HQWs entering the job market today have much to thank previous generations of HQWs. Many battles have been fought (and won); glass ceilings smashed, and stereotypes broken. Critical decisions and discussions now happen in office (and not in golf courses and bars), and most modern recruiters are gender blind. But some remain! The first is the conflict between getting ahead and raising a family? The fact is that most achievers follow a similar career path; they are identified in their late 20s and early 30s, and are provided with serious opportunity soon after – usually a position in which all functions converge, like a cost or profit centre, or managing country operations in Kazakhstan or somewhere, where the buck stops at their desks. This is a 24/7 position, with little scope for distraction or a full night’s sleep. But this is also when their career paths deviate from that of their peers, leading to senior management, directorship, and even top management – while others languish in the middle and contemplate early retirement and organic farming or whatever. HQWs with young families tend to refuse this opportunity for obvious reasons, possibly expecting that it will knock again when they are better able to manage the strain. By doing so, however, they wave goodbye to the corner office – forever. Another trap is that of flexi-time, tele-commuting, and part-time work – no matter how attractive they are, and how much a woman needs them to balance demands on her time, taking these options in most organizations is an effective way of communicating one’s unsuitability for the trials and tribulations of senior management.

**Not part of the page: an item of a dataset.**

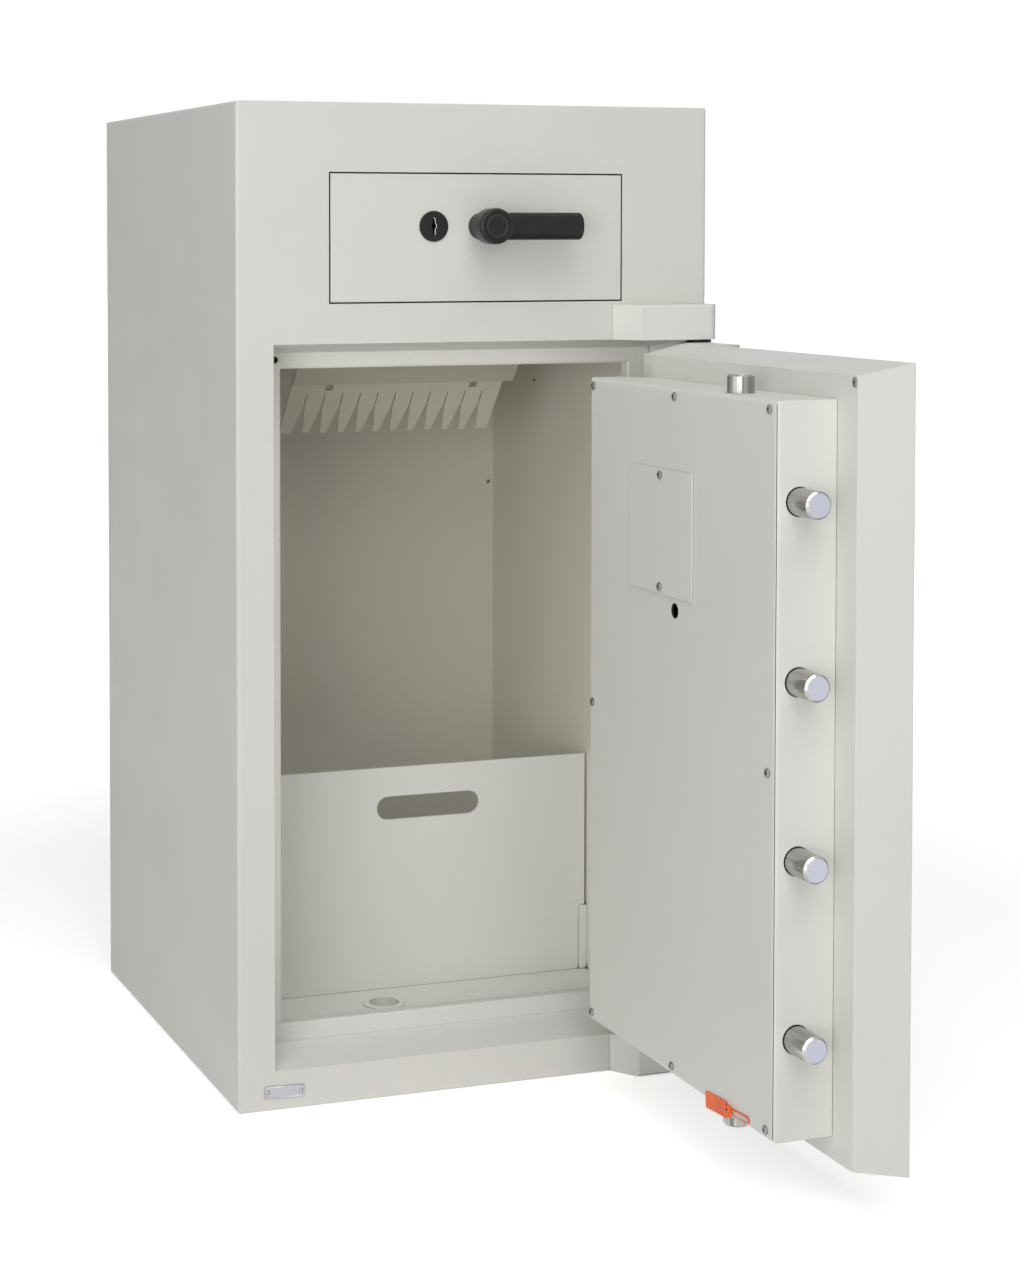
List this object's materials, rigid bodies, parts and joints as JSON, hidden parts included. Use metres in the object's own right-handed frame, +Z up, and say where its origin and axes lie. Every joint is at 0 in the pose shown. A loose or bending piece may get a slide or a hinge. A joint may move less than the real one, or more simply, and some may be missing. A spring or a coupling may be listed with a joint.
{
  "type": "drop safe with deposit drawer",
  "caption": "Free-standing steel drop safe: a lockable deposit drawer over a thick hinged door with lever-driven sliding bolts, a drop comb and a lift-out retainer plate inside.",
  "frame": {"origin": "centre of the body's footprint on the floor plane, under the body without its door", "axes": "+Z up, front with the drawer and the doorway faces -Y, +X to the right as seen from the front; the door's hinge is at the right front corner and the door stands open by 90 degrees at rest"},
  "size_m": [0.5165, 0.995, 1],
  "materials": {
    "grey_paint": "light warm grey textured powder coat",
    "inner_paint": "light warm grey satin paint",
    "chrome": "polished chrome plate",
    "bare_steel": "zinc plated or bare steel",
    "black_coat": "matt black coating",
    "brass": "turned brass",
    "orange_plastic": "moulded orange plastic"
  },
  "bodies": {
    "cabinet": {"cabinet_body": "grey_paint", "compartment_shelf": "inner_paint", "door_stop_frame": "grey_paint", "hinge_block_lower": "grey_paint", "hinge_block_upper": "grey_paint", "hinge_pin_lower": "bare_steel", "hinge_pin_upper": "bare_steel", "comb_carrier": "inner_paint", "drop_comb": "inner_paint", "retainer_guide_left": "inner_paint", "retainer_guide_right": "inner_paint", "anchor_grommet": "grey_paint", "drawer_runner_left": "bare_steel", "drawer_runner_right": "bare_steel", "bare_nameplate": "bare_steel"},
    "retainer": {"retainer_plate": "inner_paint"},
    "drawer": {"drawer_front": "grey_paint", "drawer_tray": "inner_paint", "drawer_lock_rose": "black_coat", "drawer_lock_case": "brass"},
    "drawer_handle": {"drawer_lever": "black_coat", "drawer_spindle": "bare_steel", "drawer_latch_tongue": "bare_steel"},
    "drawer_key": {"drawer_lock_core": "bare_steel", "drawer_lock_tongue": "bare_steel"},
    "door": {"door_leaf": "grey_paint", "boltwork_cover": "grey_paint", "cover_screw_1": "chrome", "cover_screw_2": "chrome", "cover_screw_3": "chrome", "cover_screw_4": "chrome", "cover_screw_5": "chrome", "cover_screw_6": "chrome", "cover_screw_7": "chrome", "cover_screw_8": "chrome", "access_plate": "grey_paint", "access_screw_1": "chrome", "access_screw_2": "chrome", "rebate_screw": "chrome", "hinge_side_bar": "bare_steel", "bolt_guide": "bare_steel", "door_lock_rose": "black_coat", "door_lock_case": "brass", "security_tag": "orange_plastic"},
    "door_handle": {"door_lever": "black_coat", "door_spindle": "bare_steel", "boltwork_cam": "bare_steel"},
    "side_bolts": {"side_bolt_1": "chrome", "side_bolt_2": "chrome", "side_bolt_3": "chrome", "side_bolt_4": "chrome", "side_bolt_carrier": "bare_steel"},
    "upper_bolt": {"upper_bolt": "chrome", "upper_rod": "bare_steel"},
    "lower_bolt": {"lower_bolt": "chrome", "lower_rod": "bare_steel"},
    "door_key": {"door_lock_core": "bare_steel", "door_lock_tongue": "bare_steel"}
  },
  "joints": [
    {"name": "door_swing", "type": "hinge", "parent": "cabinet", "child": "door", "pos_m": [0.2375, -0.2815, 0.4], "axis": [0, 0, 1], "range_deg": [-90, 90]},
    {"name": "door_handle_turn", "type": "hinge", "parent": "door", "child": "door_handle", "pos_m": [0.15, -0.4985, 0.5154], "axis": [1, 0, 0], "range_deg": [-90, 0]},
    {"name": "side_bolts_slide", "type": "slide", "parent": "door", "child": "side_bolts", "axis": [0, 1, 0], "range_m": [0, 0.032]},
    {"name": "upper_bolt_slide", "type": "slide", "parent": "door", "child": "upper_bolt", "axis": [0, 0, -1], "range_m": [0, 0.018]},
    {"name": "lower_bolt_slide", "type": "slide", "parent": "door", "child": "lower_bolt", "axis": [0, 0, 1], "range_m": [0, 0.018]},
    {"name": "door_key_turn", "type": "hinge", "parent": "door", "child": "door_key", "pos_m": [0.15, -0.469, 0.6], "axis": [-1, 0, 0], "range_deg": [0, 90]},
    {"name": "drawer_slide", "type": "slide", "parent": "cabinet", "child": "drawer", "axis": [0, -1, 0], "range_m": [0, 0.125]},
    {"name": "drawer_handle_turn", "type": "hinge", "parent": "drawer", "child": "drawer_handle", "pos_m": [0.003, -0.24, 0.8775], "axis": [0, 1, 0], "range_deg": [0, 90]},
    {"name": "drawer_key_turn", "type": "hinge", "parent": "drawer", "child": "drawer_key", "pos_m": [-0.0485, -0.24, 0.8775], "axis": [0, 1, 0], "range_deg": [0, 90]},
    {"name": "retainer_lift", "type": "slide", "parent": "cabinet", "child": "retainer", "axis": [0, 0, 1], "range_m": [0, 0.25]}
  ],
  "couplings": [
    {"joint": "side_bolts_slide", "follows": "door_handle_turn", "m_per_rad": -0.020372},
    {"joint": "upper_bolt_slide", "follows": "door_handle_turn", "m_per_rad": -0.011459},
    {"joint": "lower_bolt_slide", "follows": "door_handle_turn", "m_per_rad": -0.011459}
  ]
}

If you do manage to negotiate these traps, or if you don’t have children and can afford to give your career everything, you will find that the fast track is more than about being brilliant, hard working and strategic. You also have to be ruthless – a trait that cannot be acquired or learnt – and you have to build relationships with mentors and mentees to give yourself an edge. Unfortunately, HQWs are at a disadvantage here; the socialization of girls in India as participatory, care giving and communitarian is difficult to rub off (despite management school’s best efforts), and mentor-mentee relationships are close and intense ones that discourage the crossing of gender lines (and lead to all sorts of rumours, and often the real thing as well, when they do).


The other battle is that of finding suitable life partners; men who will be a positive factor in one’s career and its advancement. At one level, this is easy – most men are similar, and one merely has to avoid the future wife beaters and the mentally ill (easily said, but they are ten percent of all men and these traits only show up about a year after marriage), and see that he is fed on time, that there is no conversation when sports is on TV, and that one doesn’t shout at him in front of his friends, for marital relations to be clement. This, however, does require the management of expectations – and HQWs often go wrong here, there is this vision of the perfect man waiting for them; high income, handsome, educated, sensitive, supportive, blah, blah, blah, a vision that is played up to by the genre of films known as chick flicks (in real life, if such men do exist they usually already have boyfriends). Coupled with this are the facts that the office, where HQWs spend most of their time, is not a good place to hunt, the Internet is full of perverts, and the combination of intelligence and a fast track career is not exactly an aphrodisiac to most men.


What is the likely outcome? Well, by their mid-30s they become desperate (it is now or never regarding having children), they find that the laws of supply and demand are not in their favour (there are few single straight men in their age group, and they are invariably having such a good time that they are loath to change their status), and they end up as fodder for otherwise unsuitable men. How can the coming generation of HQWs circumvent such a scenario? One, be a little nicer to your admirers in management school, and accept a few flaws (male students, I want a kickback for this nugget of advice) – the known devil is often better than the deep blue sea! Two, if you have to run around with older (married) men, they should drive a Ferrari. And three, if two converts into marriage, have a kid quickly – this is actually an unwritten rule for all second/third/etc. wives, it locks the guy in and makes treating you like he did your predecessor an expensive (and, to you, lucrative) proposition.


To conclude, welcome to the world, ladies! May your battles be different from those of earlier generations, may you find an appropriate balance, and may you change the world! And yes, may you stay, as Dylan said, forever young.


Some additional reading for those particularly interested in HQW issues:

Slaughter, Anne-Marie; Why Women Still Can’t Have It All; The Atlantic; July/August 2012 (available on-line)

Hewlett, Sylvia Ann and Carolyn Buck Luce; Off Ramps and On Ramps: Keeping Talented Women on the Road to Success; Harvard Business Review; March 2005


7 comments:

anirmukerji said...

something different this time, interesting read

Nidhi Bansal Mohta said...

Don't know what to say !!!

Nidhi Bansal Mohta said...

"Even the evening football game welcomes women participants." or the women participants have started struggling to create a space for themselves..

About the conflict between getting ahead and raising a family,HQW are giving it a really good shot and this dichotomy will resolve soon.

May be some more time needed..

bekaar-shayar said...

Nicely said indeed!

Jainee Nathwani said...

Loved reading it!! :)
Every word is soo soo true!!

Unknown said...

"Some of us are becoming the men we wanted to marry." ~Gloria Steinem. :)

Ajit Chaudhuri said...

Dear Nidhi, Sidharth, Jainee, Priyanka, Anirban,

Thank you for taking the time to read this!

Strangely, someone else quoted Gloria Steinem as well as a response to this piece.